The social media post ignores that distinction. The post treats the clerk’s fear as a mask problem when, in fact, it is a terror problem.
The state law, by contrast, addresses the mask problem directly. Requiring all law enforcement agencies operating in Oregon to display their name, badge, and agency during enforcement actions addresses a gap in oversight: the documented difficulty, across dozens of operations in this state, of determining which agency conducted an operation and which officer was responsible for each action. The OPB reporting on arrests at the Portland ICE facility found at least six different federal agencies cycling through, with no consistent procedures, no consistent documentation, and no consistent identification. One ICE officer, when told that a detained person might have temporary protected status (TPS), said he guessed the initials stood for “Third Party Spaghetti” and closed the door. In that environment, requiring visible identification is the minimum condition for accountability. That officer’s contempt is what the new state law targets.
A pending challenge by the federal government threatens even this commonsense approach. The Supremacy Clause of the U.S. Constitution holds that federal law supersedes conflicting state law, and the federal government has invoked it aggressively to challenge state-level accountability measures. California enacted the nation’s first law restricting facial coverings for federal law enforcement, and the Department of Justice sued the state in November, arguing that the law unconstitutionally interferes with federal agents’ ability to execute their duties. A federal judge blocked enforcement while the case proceeds.
Oregon’s legislation takes a different approach from California: rather than imposing criminal penalties on individual officers, it requires agencies to adopt and publish compliant policies and allows objections to be filed when policies fall short. Federal courts will ultimately decide if that distinction holds. Tung Yin, a professor of law at Lewis and Clark Law School, has warned that comments by Oregon legislators could be used by the federal government to argue that the law targets federal agents specifically, regardless of its neutral language. The bill’s survival in court depends, in part, on whether its public advocates argue it as a general accountability measure rather than as a rebuke of federal immigration enforcement.
The proposed Portland “me too” ordinance compounds the state law’s legal jeopardy. Linking HB 4138 to evidence it cannot support — a robbery committed by an unmasked teenager with a toy gun — hands the federal government exactly the argument it needs to strike the law down.
Meanwhile, back at the Montavilla 7-Eleven, the actual dynamics of fear had nothing to do with masks. The clerk looked at Mason Thomas Clark and knew immediately that Clark was not ICE. He did not have money. He said so, and Clark left. The clerk was not afraid of Clark. He was afraid of what those four words could set in motion — a call, a van, a door broken before dawn.

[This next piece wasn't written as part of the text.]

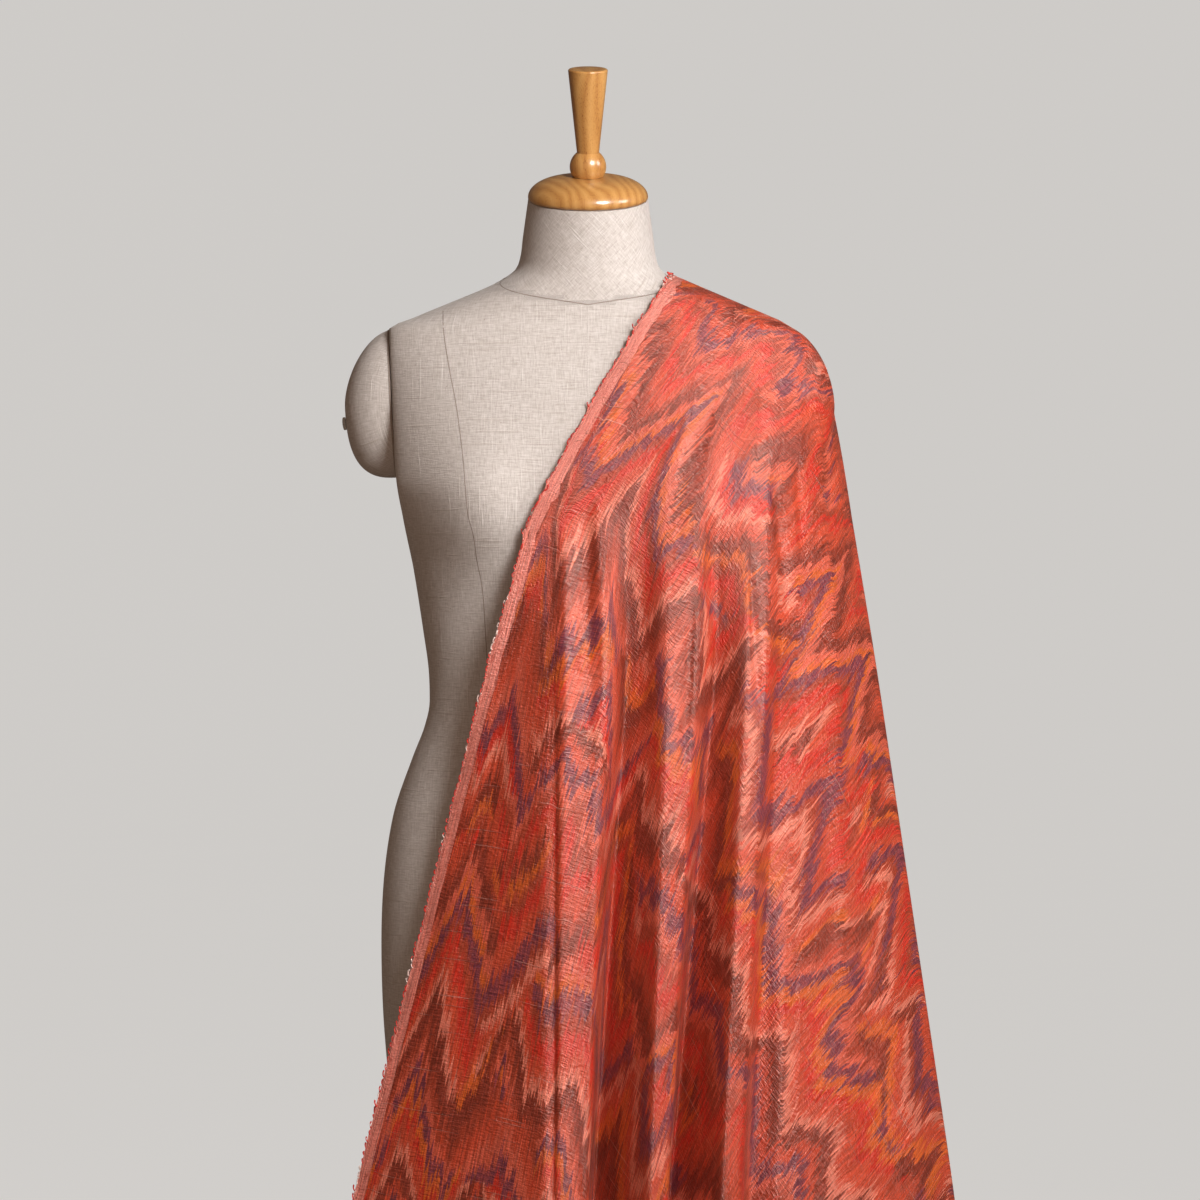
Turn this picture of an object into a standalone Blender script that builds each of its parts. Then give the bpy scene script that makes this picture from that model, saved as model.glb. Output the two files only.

Clark’s arrest does not diminish the fear, and HB 4138 was never designed to do so. Oregon’s legislative remedy deserves defense, but it is a narrow law aimed at a specific blind spot. It was never intended to solve the broader terror ICE has inflicted over the past year. Nor will the city councilors’ redundant proposal serve that end. Conflating the two objectives does not serve the communities the social media poster claims to defend. It serves only the poster.